HandWiki. Gravitational Two-Body Problem. Encyclopedia. Available at: https://encyclopedia.pub/entry/36442. Accessed May 21, 2024.
HandWiki. "Gravitational Two-Body Problem" Encyclopedia, https://encyclopedia.pub/entry/36442 (accessed May 21, 2024).
HandWiki. (2022, November 25). Gravitational Two-Body Problem. In Encyclopedia. https://encyclopedia.pub/entry/36442
HandWiki. "Gravitational Two-Body Problem." Encyclopedia. Web. 25 November, 2022.
Gravitational Two-Body Problem

The gravitational two-body problem concerns the motion of two point particles that interact only with each other, due to gravity. This means that influences from any third body are neglected. For approximate results that is often suitable. It also means that the two bodies stay clear of each other, that is, the two do not collide, and one body does not pass through the other's atmosphere. Even if they do, the theory still holds for the part of the orbit where they don't. Apart from these considerations a spherically symmetric body can be approximated by a point mass. Common examples include the parts of a spaceflight where the spacecraft is not undergoing propulsion and atmospheric effects are negligible, and a single celestial body overwhelmingly dominates the gravitational influence. Other common examples are the orbit of a moon around a planet, and of a planet around a star, and two stars orbiting each other (a binary star).

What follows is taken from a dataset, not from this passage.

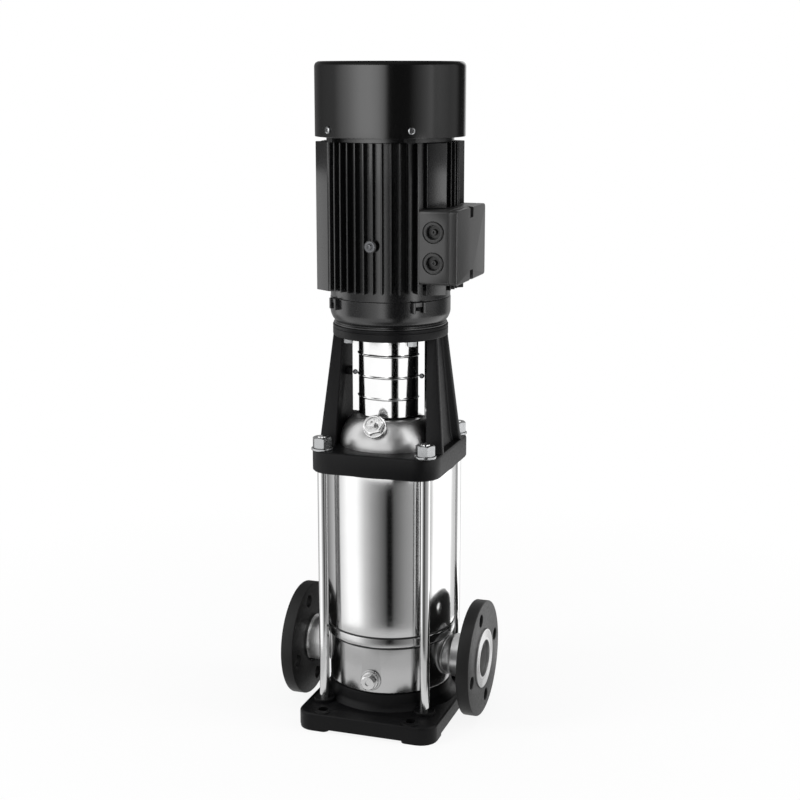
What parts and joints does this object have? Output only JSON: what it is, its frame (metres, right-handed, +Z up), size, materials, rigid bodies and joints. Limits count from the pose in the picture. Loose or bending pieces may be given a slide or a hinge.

single celestial body two-body problem spherically symmetric

## 1. Solution

The reduced mass multiplied by the relative acceleration between the two bodies is equal to the gravitational force. The latter is proportional to the product of the two masses, which is equal to the reduced mass multiplied by the sum of the masses. Thus in the differential equation the two occurrences of the reduced mass cancel each other, and we get the same differential equation as for the position of a very small body orbiting a body with a mass equal to the sum of the two masses.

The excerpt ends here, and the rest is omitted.